Мы жили у Петропавловской крепости на Петроградской стороне, на втором этаже.

Отец и старшие брат и сестра ушли на фронт. Младшей было одиннадцать лет, когда в сорок первом она серьезно заболела. Сначала не заподозрили ничего страшного, думали, просто заболел живот, пройдет... Голод, слезы — здоровье у всех подорвано, чему удивляться? Оказалось, нужно срочно делать операцию, и нам пришлось эвакуироваться в Куйбышев Новосибирской области. Самая трудная Ленинградская зима отступила. С апреля 1942 года уже давали по 100 г масла, 125 г хлеба.
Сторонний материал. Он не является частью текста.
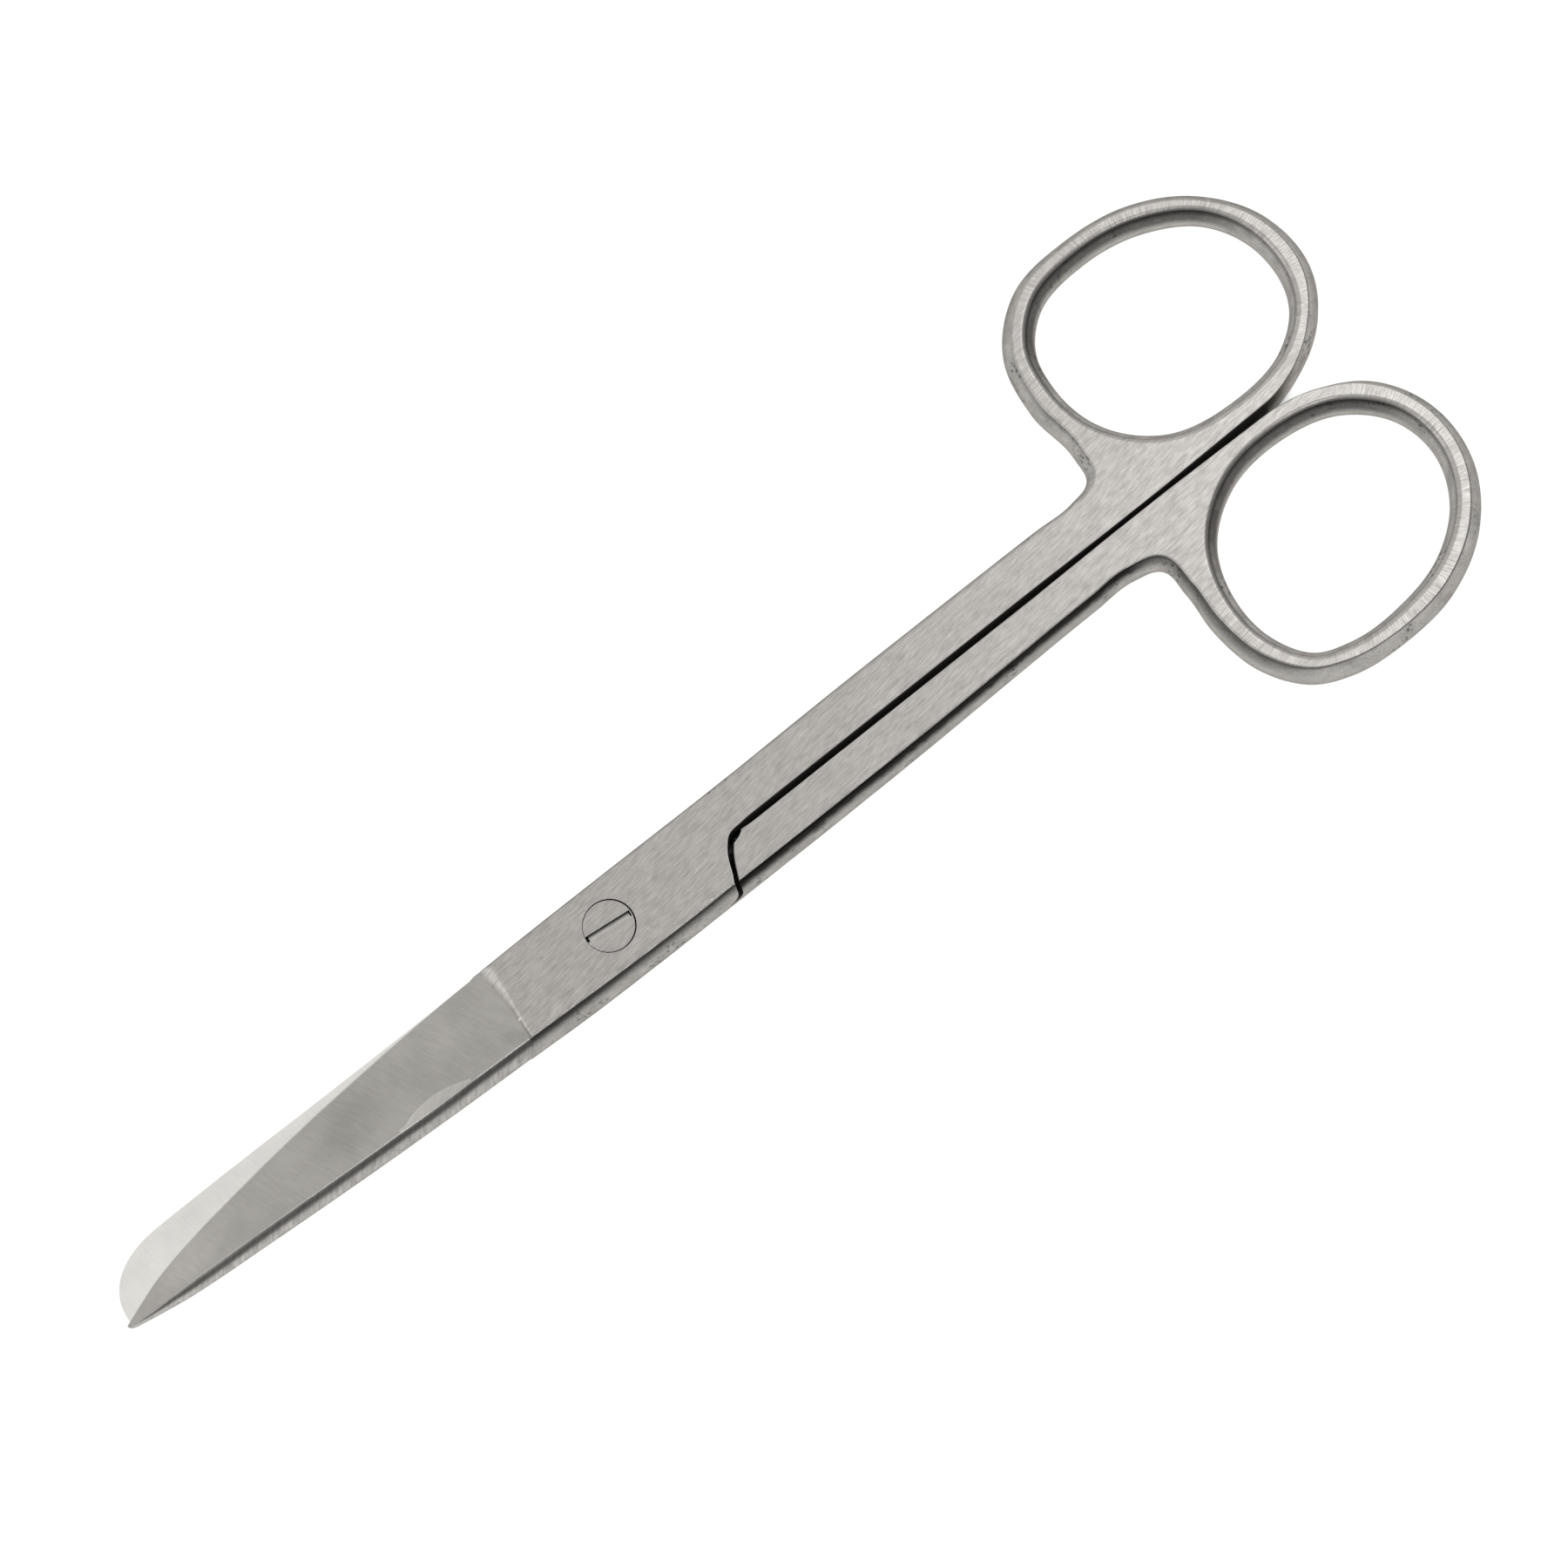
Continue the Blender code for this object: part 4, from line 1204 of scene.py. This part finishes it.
def smooth(obj):
    """Round surfaces shade smoothly, flat ground faces and sharp edges stay crisp."""
    bm = bmesh.new()
    bm.from_mesh(obj.data)
    bmesh.ops.remove_doubles(bm, verts=bm.verts[:], dist=SAME_POINT)
    bmesh.ops.dissolve_degenerate(bm, edges=bm.edges[:], dist=SAME_POINT)
    level = {face for face in bm.faces if abs(face.normal.z) > FLAT_ENOUGH
             and abs(face.calc_center_median().z / MM - MID) > MID - LEVEL_SLACK}
    for edge in bm.edges:
        sides = [face in level for face in edge.link_faces]
        crease = len(sides) == 2 and edge.calc_face_angle(0.0) > SHARP_FROM
        edge.smooth = not (crease or len(set(sides)) > 1)
    for face in bm.faces:
        face.smooth = True
    bm.to_mesh(obj.data)
    bm.free()


def flip_over(obj):
    """Turn a half over about the long centre line, into the lower layer."""
    centre = Matrix.Translation(Vector((0, CENTRE_Y * MM, MID * MM)))
    turn = centre @ Matrix.Rotation(math.pi, 4, "X") @ centre.inverted()
    obj.data.transform(turn)


def build_half(name, tree, blade, body, other_body, ring_outside, ring_hole, steels):
    half = forged_blank(name, tree, blank_outline(body, ring_outside),
                        hole_outline(ring_hole), steels)
    lap = lap_cutter(name + "_lap", other_body, steels["lap"])
    combine(half, lap, "DIFFERENCE")
    drop_object(lap)
    blade_body = ground_blade(name + "_blade", blade, steels)
    combine(half, blade_body, "UNION")
    drop_object(blade_body)
    return half


def screw_seat(steel):
    seat_r = HEAD_R + PIN_GAP
    bore_r = PIN_R + PIN_GAP
    return turned("screw_seat", [(0.0, -CUT_REACH), (bore_r, -CUT_REACH), (bore_r, CONE_Z),
                                 (seat_r, RIM_Z), (seat_r, THICK + CUT_REACH),
                                 (0.0, THICK + CUT_REACH)], steel)


def build_screw(steel, slot_steel, wall_steel):
    top = THICK - HEAD_DROP
    screw = turned("screw", [
        (0.0, 0.0), (PIN_R - END_CHAMFER, 0.0), (PIN_R, END_CHAMFER), (PIN_R, CONE_Z),
        (HEAD_R, RIM_Z), (HEAD_R, top - HEAD_CHAMFER),
        (HEAD_R - HEAD_CHAMFER * CHAMFER_MIDDLE[0], top - HEAD_CHAMFER * CHAMFER_MIDDLE[1]),
        (HEAD_R - HEAD_CHAMFER, top), (0.0, top)], steel)
    bm = bmesh.new()
    bmesh.ops.create_cube(bm, size=MM)
    slot_end = HEAD_R - SLOT_STOP
    length = slot_end + SLOT_RUN_OUT
    for vert in bm.verts:
        vert.co.x = vert.co.x * length + (slot_end - length / 2) * MM
        vert.co.y *= SLOT_W
        vert.co.z = vert.co.z * SLOT_DEPTH * 2 + THICK * MM
    bmesh.ops.rotate(bm, verts=bm.verts[:], matrix=Matrix.Rotation(SLOT_TURN, 3, "Z"))
    bm.normal_update()
    for face in bm.faces:
        # slot walls take the darkened bore steel: painted shade in the slot
        face.material_index = SLOT_FLOOR if abs(face.normal.z) > FACING_UP else SLOT_WALL
    slot = finished_mesh("slot", bm, [slot_steel, wall_steel])
    combine(screw, slot, "DIFFERENCE")
    drop_object(slot)
    screw.data.transform(Matrix.Translation(Vector((HEAD_SHIFT * MM, 0, 0))))
    return screw


# Stage

def pale_floor():
    """White to the camera and in reflections, with the part's contact shade."""
    mesh = bpy.data.meshes.new("floor")
    corners = ((-1, -1), (1, -1), (1, 1), (-1, 1))
    mesh.from_pydata([(x * FLOOR_REACH, y * FLOOR_REACH, -FLOOR_DROP) for x, y in corners],
                     [], [(0, 1, 2, 3)])
    floor = linked("floor", mesh)
    material = bpy.data.materials.new("white_floor")
    material.use_nodes = True
    tree = material.node_tree
    tree.nodes.clear()
    cloth = add(tree, "ShaderNodeBsdfDiffuse", Color=FLOOR_COLOUR)
    shade = add(tree, "ShaderNodeAmbientOcclusion", Distance=FLOOR_SHADE_REACH)
    shade.samples = FLOOR_SHADE_SAMPLES
    path = tree.nodes.new("ShaderNodeLightPath")
    mirrored = arith(tree, "MAXIMUM", path.outputs["Is Glossy Ray"],
                     path.outputs["Is Transmission Ray"])
    level = arith(tree, "MAXIMUM", path.outputs["Is Camera Ray"], mirrored)
    open_floor = remap(tree, shade.outputs["AO"], FLOOR_SHADE_FROM, FLOOR_SHADE_TO, 0.0, 1.0)
    level = arith(tree, "MULTIPLY", level, open_floor)
    glow = add(tree, "ShaderNodeEmission", Color=(1, 1, 1, 1))
    tree.links.new(arith(tree, "MULTIPLY", level, FLOOR_GLOW), glow.inputs["Strength"])
    dim = add(tree, "ShaderNodeMixShader", Fac=FLOOR_SHADE)
    tree.links.new(glow.outputs[0], dim.inputs[1])
    tree.links.new(cloth.outputs[0], dim.inputs[2])
    out = tree.nodes.new("ShaderNodeOutputMaterial")
    tree.links.new(dim.outputs[0], out.inputs[0])
    mesh.materials.append(material)


def soft_sky():
    """Broad soft light from above, falling off to one dark side."""
    world = bpy.data.worlds.new("studio")
    bpy.context.scene.world = world
    world.use_nodes = True
    tree = world.node_tree
    tree.nodes.clear()
    direction = tree.nodes.new("ShaderNodeTexCoord").outputs["Generated"]
    aim = tree.nodes.new("ShaderNodeVectorMath")
    aim.operation = "DOT_PRODUCT"
    tree.links.new(direction, aim.inputs[0])
    aim.inputs[1].default_value = SKY_AXIS
    ramp = tree.nodes.new("ShaderNodeValToRGB")
    ramp.color_ramp.interpolation = "EASE"
    while len(ramp.color_ramp.elements) > 1:
        ramp.color_ramp.elements.remove(ramp.color_ramp.elements[-1])
    for i, (height, level) in enumerate(SKY):
        element = ramp.color_ramp.elements[0] if i == 0 else ramp.color_ramp.elements.new(height)
        element.position = height
        element.color = (level, level, level, 1.0)
    tree.links.new(aim.outputs["Value"], ramp.inputs[0])
    sky = add(tree, "ShaderNodeBackground", Strength=1.0)
    tree.links.new(ramp.outputs[0], sky.inputs["Color"])
    out = tree.nodes.new("ShaderNodeOutputWorld")
    tree.links.new(sky.outputs[0], out.inputs[0])


def soft_lamp(name, place, target, size, power):
    lamp = bpy.data.lights.new(name, "AREA")
    lamp.shape = "DISK"
    lamp.size = size
    lamp.energy = power
    obj = linked(name, lamp)
    obj.location = place
    obj.rotation_euler = (Vector(target) - Vector(place)).to_track_quat("-Z", "Y").to_euler()


def camera():
    data = bpy.data.cameras.new("camera")
    data.lens = LENS
    data.sensor_width = SENSOR
    data.clip_start = NEAREST
    data.clip_end = FARTHEST
    obj = linked("camera", data)
    back = TILT_DIRECTION.normalized() * math.sin(TILT) + Vector((0, 0, math.cos(TILT)))
    right = Vector((math.cos(PICTURE_TURN), -math.sin(PICTURE_TURN), 0.0))
    right = (right - back * right.dot(back)).normalized()
    up = back.cross(right)
    distance = PICTURE_WIDTH * LENS / SENSOR
    turn = Matrix((right, up, back)).transposed().to_4x4()
    obj.matrix_world = Matrix.Translation(AIM + back * distance) @ turn
    bpy.context.scene.camera = obj


def half_steels(half, shared, ground, ring_centre, side_dark, spine_dark):
    """Steels of one half by surface, with its own forged sides and their painted light and shade.
    """
    return {
        **shared, "ground": ground,
        "side": forged_steel(half + "_skin", FORGED, low_side, *side_dark),
        "blade_side": forged_steel(half + "_spine", FORGED_AND_BELTED, whole_side, *spine_dark,
                                   SPINE_GRINDING),
        "hole": forged_steel(half + "_ring_wall", FORGED, high_wall(ring_centre),
                             *RING_WALL_DARK)}


def main():
    bpy.context.scene.view_settings.view_transform = "Standard"
    camera()
    soft_sky()
    pale_floor()
    for lamp in LAMPS:
        soft_lamp(*lamp)

    reground = satin_steel("reground_steel", REGROUND, REGRIND_BELT)
    bore = painted_shade_steel("bore_wall", BORE_WALL)
    shared = {
        "blade": satin_steel("satin_blade", SATIN, SATIN_BELT, BLADE_MARKS_AND_PAINTED_LIGHT),
        "reground": reground,
        "inner": satin_steel("hollow_ground", POLISHED, HOLLOW_BELT),
        "lap": satin_steel("lap_face", LAPPED, LAP_BELT),
        "gap": painted_shade_steel("gap_wall", GAP_WALL)}
    sharp_ground = ground_steel("sharp_ground", SHARP_RING, -WEB_TURN, SHARP_MARKS)
    blunt_ground = ground_steel("blunt_ground", BLUNT_RING, WEB_TURN, BLUNT_MARKS)
    sharp_steels = half_steels("sharp", shared, sharp_ground, SHARP_RING,
                               SHARP_SIDE_DARK, SHARP_SPINE_DARK)
    blunt_steels = half_steels("blunt", shared, blunt_ground, BLUNT_RING,
                               BLUNT_SIDE_DARK, BLUNT_SPINE_DARK)

    tree = bowed_side_tree()
    sharp = build_half("sharp_forging", tree, SHARP_BLADE, SHARP_BODY, BLUNT_BODY,
                       SHARP_RING_OUTSIDE, SHARP_RING_HOLE, sharp_steels)
    blunt = build_half("blunt_forging", tree, BLUNT_BLADE, BLUNT_BODY, SHARP_BODY,
                       BLUNT_RING_OUTSIDE, BLUNT_RING_HOLE, blunt_steels)
    flip_over(blunt)
    # the seat's walls take the darkened bore steel: painted shade round the screw
    seat = screw_seat(bore)
    combine(sharp, seat, "DIFFERENCE")
    combine(blunt, seat, "DIFFERENCE")
    drop_object(seat)
    screw = build_screw(sharp_ground, reground, bore)

    for piece, body, node, slot in (
            (sharp, "upper_half", "sharp_half", "sharp_half_steel"),
            (blunt, "lower_half", "blunt_half", "blunt_half_steel"),
            (screw, "lower_half", "pivot_screw", "screw_steel")):
        smooth(piece)
        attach(piece, body)
        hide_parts(node)


main()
Но мать боялась меня оставить в Петербурге одну.

В эвакуации

Из Ленинграда вела дорога жизни (так она вошла в историю), через Ладожское озеро. Немецкие листовки кружили над ним, призывали «Ленинградцы, сдавайтесь!», но все верили в Победу.
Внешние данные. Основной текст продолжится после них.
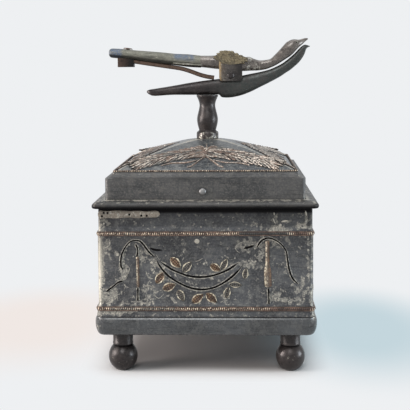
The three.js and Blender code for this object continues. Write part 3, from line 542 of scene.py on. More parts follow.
def make_ropes():
    """Two ropes on flat fillets round the body and one at the foot of the dome."""
    for name, low, high, stretches in [
            ("upper_rope_line", upper_rope_low, upper_rope_high, UPPER_ROPE_MARKS),
            ("lower_rope_line", lower_rope_low, lower_rope_high, LOWER_ROPE_MARKS)]:
        seat = high.x - ROPE_PROUD
        fillet = 0.25
        middle = (low.z + high.z) / 2
        rope = rope_form(seat, middle, WALL_CORNER, ROPE_PROUD, (high.z - low.z) / 2 - 0.35, 1.15, stretches)
        edges = [(seat + fillet, low.z), (seat + fillet, high.z), (seat - 0.5, high.z), (seat - 0.5, low.z)]
        rope.skin([plan_loop(half, z, WALL_CORNER, (0, 0, 1)) for half, z in edges], closed=True)
        piece(name.replace("line", "moulding"), "box", rope, ROPE, [name], 60)
    low, high = node_box("dome_rope_line")
    radius_out, radius_up = 0.65, (high.z - low.z) / 2
    rope = rope_form(high.x - radius_out, (low.z + high.z) / 2, DOME_CORNER, radius_out, radius_up, 1.1)
    piece("dome_rope_moulding", "lid", rope, ROPE, ["dome_rope_line"], 60)


def make_base():
    low, top = base_low.z, base_high.z
    widest = low + BASE_WIDEST_RISE
    profile = []
    steps = 9
    for i in range(-steps, steps + 1):
        angle = i / steps * math.pi / 2
        rest = BASE_UNDER_PROUD if i < 0 else FLARE_PROUD
        span = BASE_WIDEST_RISE if i < 0 else top - widest
        bulge = math.cos(angle)
        profile.append((HALF + lerp(rest, BASE_PROUD, bulge), widest + span * math.sin(angle),
                        lerp(WALL_CORNER + FLARE_PROUD, BASE_CORNER, bulge)))
    for half, z in [(HALF - WALL, top), (HALF - WALL, low + LEDGE), (HALF - BASE_INNER, low + LEDGE),
                    (HALF - BASE_INNER, low)]:
        profile.append((half, z, INNER_CORNER, (0, 0.1, 0)))
    piece("base_frame", "box", frame_form(profile), SLATE_BASE, ["base_moulding"])


def make_feet():
    """Turned ball feet with a neck under the base."""
    for corner in ("front_left", "front_right", "back_left", "back_right"):
        low, high = node_box(f"foot_{corner}")
        middle = (low + high) / 2
        ball, half_height, neck, sole = 8.8, 9.3, 6.15, 3.6
        start = math.asin(sole / ball)
        end = math.pi - math.asin(neck / ball)
        centre = half_height * math.cos(start)
        profile = [(0.01, 0, 0, 0.3)]
        for i in range(25):
            angle = lerp(start, end, i / 24)
            profile.append((ball * math.sin(angle), centre - half_height * math.cos(angle),
                            0.2 * math.sin(angle) ** 6, 0.5 if i == 24 else 0))
        throat = centre - half_height * math.cos(end)
        profile += [(neck - 0.5, throat + 0.5, 0, 0.7), (neck, throat + 1, 0.1, 0),
                    (neck, throat + 2.2, 0.1, 0), (neck - 0.2, throat + 2.5, 0, 0.4),
                    (neck, high.z - 1.2, 0.1, 0), (neck, high.z, 0, 0.6), (0.01, high.z, 0, 0)]
        foot = lathe(profile, middle.x, middle.y)
        piece(f"ball_foot_{corner}", "box", foot, IRON, [f"foot_{corner}"])


# Relief on the walls, drawn flat: x to the right of a side's middle, y its height, rise out of the wall
SUNK = -0.15


def strip(form, path, section, width, taper=0.12):
    """Band along a path of (x, y), of one width or one that is worked out from the share of its length."""
    rings = []
    for i, spot in enumerate(path):
        along = direction(path, i)
        share = i / (len(path) - 1)
        end = min(smooth_step(share, 0, taper), smooth_step(share, 1, 1 - taper)) if taper else 1
        half = (width(share) if callable(width) else width) / 2 * lerp(0.35, 1, end)
        ring = []
        for across, rise, wear, grime, tint in section:
            x = spot[0] - along.y * across * half
            y = spot[1] + along.x * across * half
            height = rise * lerp(0.4, 1, end) if rise > 0 else rise
            ring.append((x, y, height, wear, grime, tint))
        rings.append(ring)
    form.skin(rings)


def mirrored(half):
    """A section from its left half, which may end in a point in the middle."""
    return half + [(-across, *rest) for across, *rest in reversed(half) if across]


# Points of bands: across from -1 to 1, rise, wear, grime (which also paints shade) and tint
ROUND_SECTION = [(-1, SUNK, 0, 1, 0), (-1, 0.05, 0, 0.8, 0), (-0.7, 0.4, 0.5, 0, 1), (0, 0.6, 0.9, 0, 1),
                 (0.7, 0.4, 0.1, 0, 1), (1, 0.05, 0, 0.8, 0), (1, SUNK, 0, 1, 0)]
# The black floor of a groove, between its pale lips, is painted shade as in a deep undercut
GROOVE_SECTION = [(-1, SUNK, 0, 0, 0), (-1, 0.2, 0.6, 0, 0), (-0.8, 0.5, 0.75, 0, 0),
                  (-0.52, 0.5, 0.75, 0, 0), (-0.44, 0.3, 0, 1, 0), (0.4, 0.3, 0, 1, 0),
                  (0.48, 0.5, 0.6, 0, 0), (0.75, 0.5, 0.6, 0, 0), (1, 0.2, 0.5, 0, 0), (1, SUNK, 0, 0, 0)]
PENDANT_SECTION = [(-1, SUNK, 0, 1, 0), (-1, 0.05, 0, 0.8, 0), (-0.75, 0.4, 0.9, 0, 0.6),
                   (0, 0.6, 0.6, 0, 0.5), (0.5, 0.5, 0, 0, 0.6), (0.8, 0.4, 0.1, 0, 1),
                   (1, 0.05, 0, 0.8, 0), (1, SUNK, 0, 1, 0)]
RIB_SECTION = mirrored([(-1, SUNK, 0, 1, 0), (-0.6, 0.4, 0.6, 0, 0)])
DASH_SECTION = mirrored([(-1, SUNK, 0, 1, 0), (-0.9, 0.25, 0, 1, 0)])
FLAKE_SECTION = mirrored([(-1, SUNK, 0.5, 0, 0), (-0.8, 0.1, 0.5, 0, 0)])

# Points of leaves: across, rise, wear and grime
LEAF_SECTION = mirrored([(-1, SUNK, 0, 0.8), (-1, 0.75, 1, 0), (-0.76, 0.9, 1, 0), (-0.62, 0.5, 0, 0.3),
                         (-0.3, 0.75, 0.45, 0), (-0.1, 0.7, 0.3, 0), (0, 0.4, 0, 0.9)])
FEATHER_SECTION = [(-1, SUNK, 0, 0.5), (-0.8, 0.6, 0.2, 0.15), (0, 1, 0.8, 0), (0.8, 0.6, 0.2, 0),
                   (1, SUNK, 0, 0.5)]
BLADE_SECTION = [(-1, SUNK, 0, 1), (-0.85, 0.4, 0, 0.7), (-0.4, 0.9, 1, 0), (0.2, 1, 0.6, 0),
                 (0.85, 0.5, 0, 0.4), (1, SUNK, 0, 1)]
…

Сели мы в катер… На что только не насмотрелись, пока плыли…

Приближаемся уже к Тихвину, как началась бомбежка, в пятидесяти метрах от нас катер перевернулся, а на нем дети… Помню, моряки их спасали в холодной воде, рискуя жизнью, и ставили на другой катер. А был ноябрь… Люди были отважные!..

В в деревне Абрамово Новосибирской области дали нам комнату небольшую, я устроилась работать на мясокомбинат. Мне семнадцатый год шел. До областной больницы в Новосибирске пешком нужно было ходить 3 километра, а у матери тогда уже начали ноги болеть.  

В той больнице, где лежала сестра, был профессор по фамилии Мышь, ленинградец, имя-отчество из памяти стерлось.

«Надя, приходи помогай мыть полы и за сестрой ухаживать, дадим тебе питание и зарплату», - пообещал он, и я, конечно, согласилась. Но все равно сестру не спасли. Похоронили ее на Новосибирском кладбище.

Полтора года мы пробыли в эвакуации… В сорок пятом пришел вызов от старшей сестры, и мы вернулись в Ленинград.

Судьба не баловала

Мать уже работать не могла, я устроилась швеей, а затем окончила Ленинградский техникум, и по распределению меня направили на Курский хладокомбинат. Мне всегда нравилось жить поближе к земле, Курск напомнил мне Белоруссию, детство, здесь тоже природа красивая... Здесь сложилась семья. В пятьдесят лет пошла по вредности на пенсию. Всю жизнь работала тяжело, судьба не баловала...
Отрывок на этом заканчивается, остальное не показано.